Ref Volumes: 1509-1558

Author: Helen Miller

Notes

  • 1. City of London RO, Guildhall, rep. 1, f. 150.
  • 2. City of London RO, jnl. 11, f. 90.
  • 3. Date of birth estimated from admission to freedom of Mercers’ Co. Harl. 1504, f. 116; 1546, f. 64 (the first marriage ascribed to Tate in HP, ed. Wedgwood 1439-1509 (Biogs.), 841, was his nephew’s); Gt. Chron. of London, ed. Thomas and Thornley, 277.
  • 4. Acts Ct. of Mercers’ Co. ed. Lyell and Watney, 138, 229, 244, 294, 316, 344; City of London RO, jnl. 9, f. 71; 10, f. 79; 11, f. 190; letter bk. L, 225, 281, 289; CPR, 1494-1509, p. 447; LP Hen. VIII, i; Statutes, iii. 83, 118.
  • 5. Coventry Leet Bk. (EETS cxxxiv), i. 246; PCC 4 Holder; List of mercers (T/S Mercers’ Hall); CPR, 1467-77, p. 315; Acts Ct. of Mercers’ Co., 79; Bronnen tot de Geschiedenis van den Handel met Engeland, Schotland en Ierland, ed.
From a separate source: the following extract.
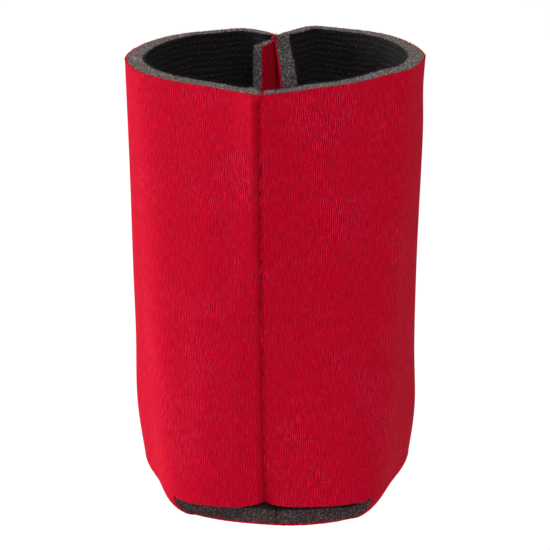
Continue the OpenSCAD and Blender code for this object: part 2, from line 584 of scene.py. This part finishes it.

Smit, ii. 1847; E122/79/9; CCR, 1485-1500, no. 992; C1/272/12-14.
  • 6. Acts Ct. of Mercers’ Co., 138, 147; City of London RO, jnl. 9, ff. 21v, 71, 82, 150v; 10, ff. 281, 285v; rep. 1, ff. 129, 147v; Gt. Chron. of London, 277.
  • 7. Acts Ct. of Mercers’ Co. 346 seq.; City of London RO, rep. 2, ff. 146, 148.
  • 8. City of London RO, rep. 1, f. 136v; 2, ff. 178v, 197v; PCC 4, 35 Holder; W. K. Jordan, Charities of London, 1480-1660, p. 352.